Envidia nuestra de cada día
La envidia es una realidad que rechazamos porque está asociada con maldad y malos sentimientos, de allí que saltemos de espanto cuando por equis motivo se nos pretenda tildar de envidiosos.
Nadie es inmune a las envidias, ni el niño que le tumba el helado a un compañero ni el adolescente que no fue invitado a la fiesta, mucho menos quienes se mueven penosamente encorvados por años de acumulación de prejuicios.
Primero se sucumbe a la tristeza por no tener lo que otros, lo que suele dar paso a las malas ideas, y con ellas a la inquietud del espíritu.
Yo debo haberla sentido en la escuela cuando algún compañero exhibía su álbum de barajitas totalmente lleno, y el mío a duras penas alcanzaba la mitad, o en la adolescencia cuando desde algún rincón de las fiestas veía a mis amigos demostrando sus dotes de bailarines, mientras yo no me atrevía a sacar a las muchachas por timidez y por temor a demolerles los miembros inferiores a rodillazos y pisotones.
¿Qué hacía yo en esa situación?

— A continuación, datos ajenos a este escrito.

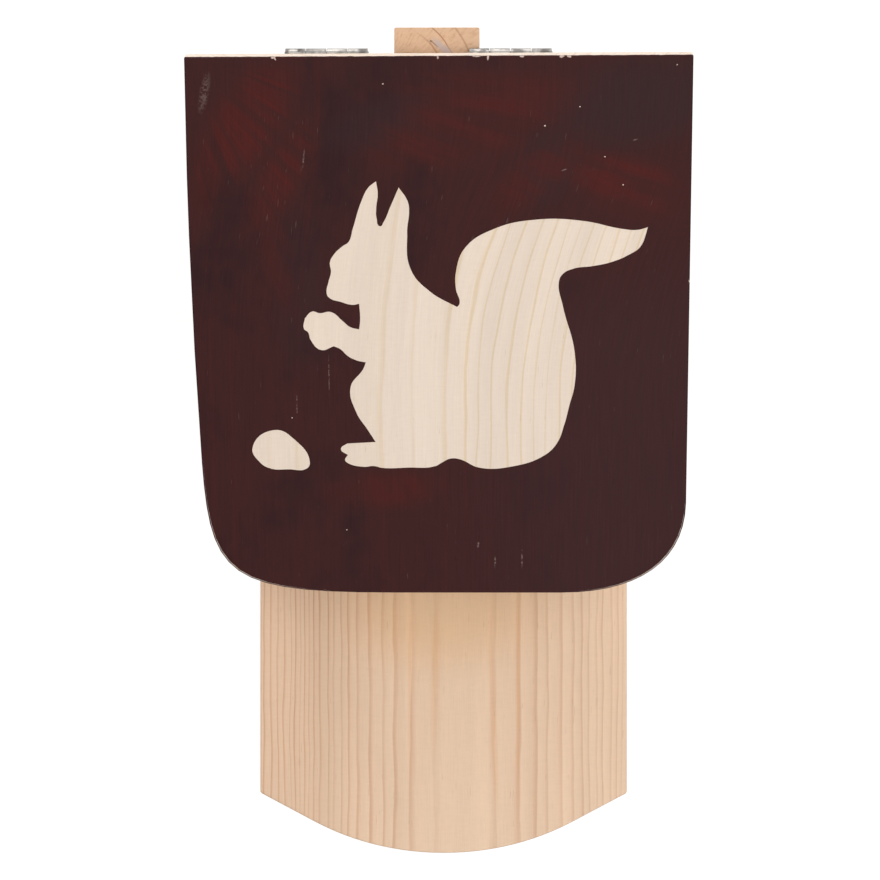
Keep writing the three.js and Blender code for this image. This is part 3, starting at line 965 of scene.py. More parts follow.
ease(floor_board, FLOOR_EASE, segments=3)
drill(floor_board, "floor_screw")
shade(floor_board)
floor_pine = pine(
    "pine_floor", "Y", FLOOR_PITH, FLOOR_RINGS, wander=1.6, ripple=2.3, seed=3.0, start=0.62,
    tones=FLOOR_TONES, fade=FLOOR_FADE,
    marks=[(FLOOR_RED_LINES, FLOOR_RED), (FLOOR_LID_SHADE, FLOOR_SHADE_TONE)],
)
hand_over(floor_board, "box", ["floor_board"], "bare_pine", floor_pine)

# %% [markdown]
# The side boards stand on the floor. Each is a block with its top sawn along the roof, a narrow
# kerf down its inner face for the pane, and holes for its screws. The kerf is cut by a block of
# the pane's own size with some clearance, so the two always fit.

# %% Side boards
LID_REST_GAP = mm(0.3)
KERF_DEPTH = mm(5)
PANE_CLEARANCE = mm(0.2)
CUT_OVERRUN = mm(5)
BOARD_EASE = mm(0.5)

pane_low, pane_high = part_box("front_pane")
lid_low, lid_high = roof_box("lid_board")


def saw_to_roof(piece, height):
    """Saws a board's top along the slope, at a height square to the roof over the hinge axis."""
    return saw(piece, ROOF @ Vector((0, 0, height)), ROOF_UP)


def kerf_tool(inner_x, side):
    near, far = sorted((inner_x - side * CUT_OVERRUN, inner_x + side * KERF_DEPTH))
    low = Vector((near, pane_low.y - PANE_CLEARANCE, pane_low.z - CUT_OVERRUN))
    high = Vector((far, pane_high.y + PANE_CLEARANCE, HINGE_AXIS.z))
    return block("kerf_tool", low, high)


SIDE_PINE = {
    "left": {"pith": (-128, 52), "rings": 3.1, "seed": -11.0},
    "right": {"pith": (141, 96), "rings": 2.7, "seed": 11.0},
}
for side, name in ((-1, "left"), (1, "right")):
    low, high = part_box(f"side_board_{name}")
    board = block(f"side_board_{name}_pine", low, high)
    saw_to_roof(board, lid_low.z - LID_REST_GAP)
    ease(board, BOARD_EASE)
    inner_x = high.x if side < 0 else low.x
    cut(board, kerf_tool(inner_x, side))
    drill(board, f"floor_screw_{name}")
    drill(board, f"rear_screw_{name}")
    shade(board)
    side_pine = pine(f"pine_side_{name}", "Y", wander=9.0, **SIDE_PINE[name])
    hand_over(board, "box", [f"side_board_{name}"], "bare_pine", side_pine)

# %% [markdown]
# The back board closes the box and carries the hinges on its planed top edge. Its fibres run
# across, so that the hinge screws bite into the board's edge and not into its end. Two holes run
# through it and the batten behind it, for the screws that hang the feeder on a tree.

# %% Back board and hanging batten
HANGING_HOLE_RADIUS = mm(3.5)
HOLE_SIDES = 48
BATTEN_CORNER = mm(0.6)
BATTEN_EASE = mm(0.25)

openings = {opening["name"]: opening["box_m"] for opening in frame["record"]["physics"]["openings"]}
hanging_holes = [openings["hanging_hole_lower"], openings["hanging_hole_upper"]]


def bore_tool(box):
    """A round cutter along Y through the middle of an opening's box."""
    middle = (Vector(box[0]) + Vector(box[1])) / 2
    bpy.ops.object.select_all(action="DESELECT")
    bpy.ops.mesh.primitive_cylinder_add(
        vertices=HOLE_SIDES, radius=HANGING_HOLE_RADIUS, depth=box[1][1] - box[0][1] + 2 * CUT_OVERRUN,
        location=middle, rotation=(QUARTER_TURN, 0, 0),
    )
    return settle(bpy.context.object)


back_board = block("back_board_pine", *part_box("back_board"))
saw_to_roof(back_board, -lid_low.z)
ease(back_board, BOARD_EASE)
cut(back_board, *[bore_tool(box) for box in hanging_holes])
for start in ("rear_screw", "floor_screw_back", "batten_screw"):
    drill(back_board, start)
for hinge in SIDES:
    drill(back_board, f"{hinge}_hinge_box")
shade(back_board)
back_pine = pine("pine_back", "X", pith=(-190, 96), rings=2.9, wander=8.0, seed=23.0)
hand_over(back_board, "box", ["back_board"], "bare_pine", back_pine)

batten_low, batten_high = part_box("hanging_batten")
batten = block("hanging_batten_pine", batten_low, batten_high)


def rear_upright(edge):
    """True for the two long edges at the batten's rear."""
    rise = abs(edge.verts[0].co.z - edge.verts[1].co.z)
    return rise > CUT_OVERRUN and all_ends(edge, lambda place: place.y > batten_high.y - TOUCH)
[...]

Ahora veo que lo que sentía era envidia por no poder disfrutar con la plenitud con que lo hacían la mayoría de mis amigos, si bien -valga decir- la vergonzosa torpeza de mi baile en no pocas ocasiones estuvo lejos de ser obstáculo para el irrefrenable torrente que circulaba por mis venas.
El paso de los años todo lo cambia, así que con la sexta década de vida despuntando en el horizonte los motivos de mis envidias cambiaron totalmente, ahora se han mudado más allá de las fronteras de mi entorno y mi país, y si sueno exagerado debe ser quizás por mi carácter solitario aunado a la situación que comparto con tantas almas inmersas en la desunión y el odio.
No envidio dinero ni talento, tampoco simpatías, destrezas o logros, mucho menos la felicidad o el éxito ajeno, pues ya he bendecido para siempre el día en que descubrí que las propias decisiones dictan el dónde y el cómo está cada quien.
No, lo que envidio hoy es la tranquilidad, la prosperidad, la paz de los países nórdicos por ejemplo, esos estados de bienestar que por la enciclopedia de razones que aducimos desde una supuesta sabiduría histórica, nuestra nación no ha sido capaz de alcanzar en la realidad del terreno, aunque sí en el empalagoso mar de falacias irónicamente pronunciadas en tonos de destrucción.
Sé que donde haya humanos habrá conflictos y por eso ningún país es perfecto, pero poco se escucha en aquellas latitudes el tipo de calamidades que por aquí sufrimos.
Eso es lo que yo realmente envidio en esta etapa de mi vida, y si hay pecado en ello entonces tendré que irme al infierno con el fardo de mi transgresión, porque como integrante de esta nación que no alcanza lo que tanto pregona y poseedor de mi cuota de participación en este drama, también tengo derecho a envidiar libremente lo que no puedo disfrutar, y a rechazar por mi propia cuenta lo que por lo visto poco contribuyo a lograr.